To paint the wall, use some Frog Tape to tape off the areas around your wall to prevent any mistakes. We recommend using the 1.88″ Delicate Surface tape because it’s wider (which makes it easier to avoid mistakes) and will not peel off existing paint. Then paint the wall with a foam roller.

Painted Gray Wall
Painted Gray Wall

2. Draw Your Design

Unless you’re just creating your design as you go, this will be the most tedious but important part of the whole project. If you have graphic design experience, the best way to create your design is by drawing your wall to scale in a program such as Adobe Illustrator and creating the design to the exact dimensions. This will make it so much easier when you draw the design on your actual wall since you will have all the dimensions and lengths ready to go. You can make sure that all parts of the design are symmetrical, at the correct angles, and parallel before you start.

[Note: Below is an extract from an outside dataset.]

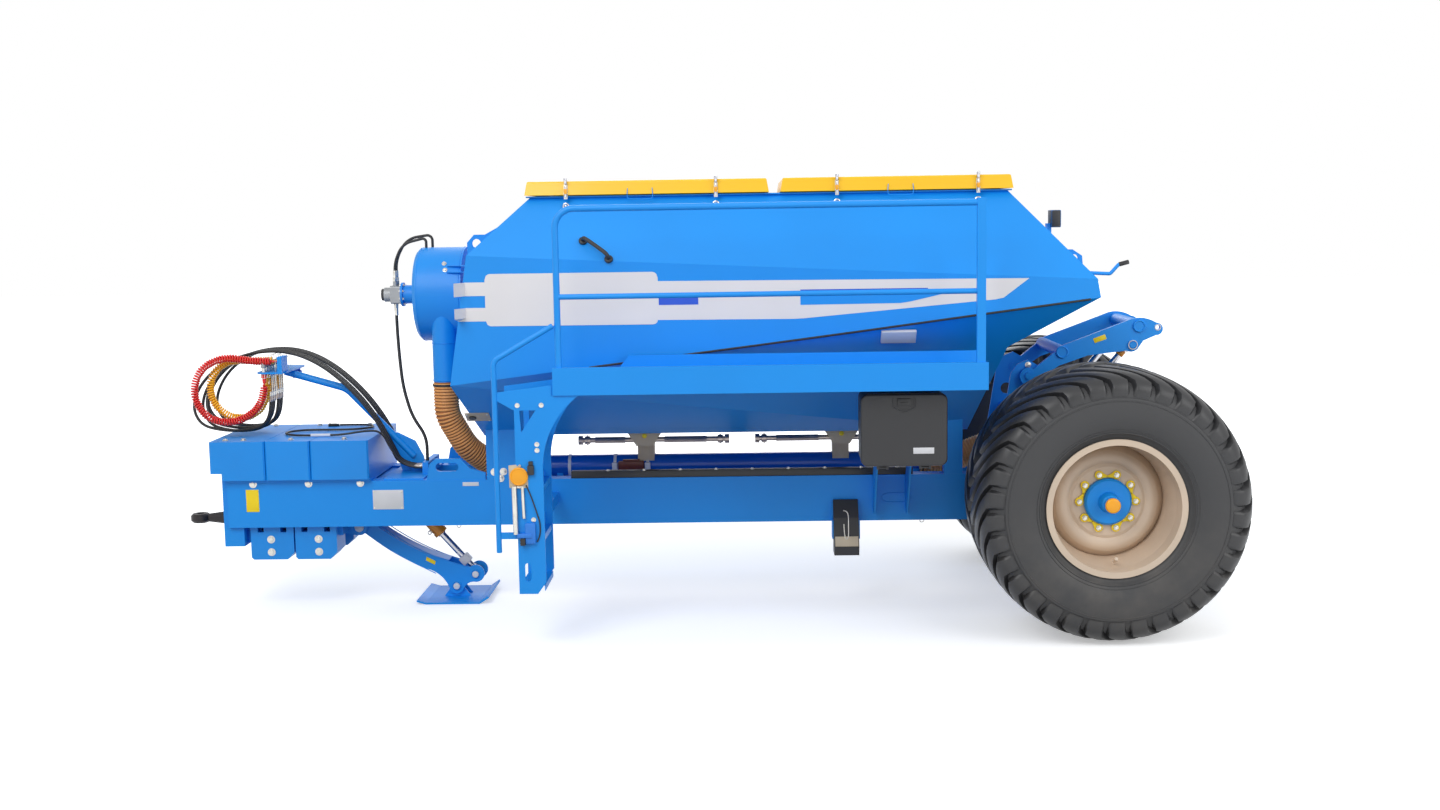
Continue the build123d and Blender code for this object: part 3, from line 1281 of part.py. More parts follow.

If you don’t have graphic design experience, you can draw your design out on a sheet of paper with scaled dimensions (1 inch = 1 foot) and a protractor to get your angles. 

In this design, I made things easy for myself by using only 45 degree angles and 1.5″ wide stripes. When drawing it on my wall, I used a level to make sure that all my lines were at the correct angle and a long ruler to trace the lines. 

Once drawn, you will need to outline your design with Frog Tape, making sure that you place the tape just OUTSIDE of the lines so that they get covered with paint. Otherwise, you will have a lot of erasing/cleaning to do!

3. Prepare for Painting

If you design has intersecting lines, the best way to paint it will be in phases. That way, you can easily apply the Frog Tape to one line at a time without worrying about bleeds and mistakes. 

Apply the tape to the first part of your design, making sure the press the tape down FIRMLY around your lines. It’s best to use your finger and push along the grooves of the wall texture. If you don’t apply enough pressure and your tape has a lot of air bubbles or gaps, you will experience more bleeds under the tape.

When you’re ready to paint, make your first coat of paint very thin, which will help adhere the frog tape to the wall while minimizing bleeds. Depending on the color contrast between your wall color and strip color, it may require 2-3 coats. Once you finish your last coat, remove the tape immediately and let the paint dry completely before moving on to the next step.

Painted Wall Geometric Stripe Pattern with Frog Tape
Painted Wall Geometric Stripe Pattern with Frog Tape

4. Painting in Phases

To create intersecting lines, apply your next phase of Frog Tape to the second set of lines. In areas where the lines will intersect, gently sand the edge of the lines with a fine grit sanding block to remove any hard edges caused by the Frog Tape. That way, once you paint your second line, it will look like one smooth shape.

Once sanded and taped, paint your next set of lines following the same strategy as in step 3.

Painted Wall Geometric Stripe Pattern with Frog Tape
Painted Wall Geometric Stripe Pattern with Frog Tape

5. Okay, Last Phase!

Since my design had lines intersecting in 3 different ways, I had to finish the paint job in three phases. Though it takes a little longer and requires a little more patience, doing it this way kept my lines nice and clean without the need for complicated taping.

The Snuggly Co DIY Painting a Geometric Accent Wall
The Snuggly Co DIY Painting a Geometric Accent Wall

6. Clean Up The Bleeds

No matter how hard you try to avoid bleeds, if your walls are textured, they will always happen. Unless you’re a paint pro (which I’m not), they are unavoidable to some extent. Once all your paint is completely dry, use a foam brush and some of your base color paint to clean up the edges of the lines where the bleeds are. If you applied your Frog Tape correctly, most of your lines should be pretty crisp and this step shouldn’t be as annoying as it sounds!

Painted Wall Gray Geometric Stripe
Painted Wall Gray Geometric Stripe

7. Your Finished Wall!

Once your bleeds are all touched up, your wall is done!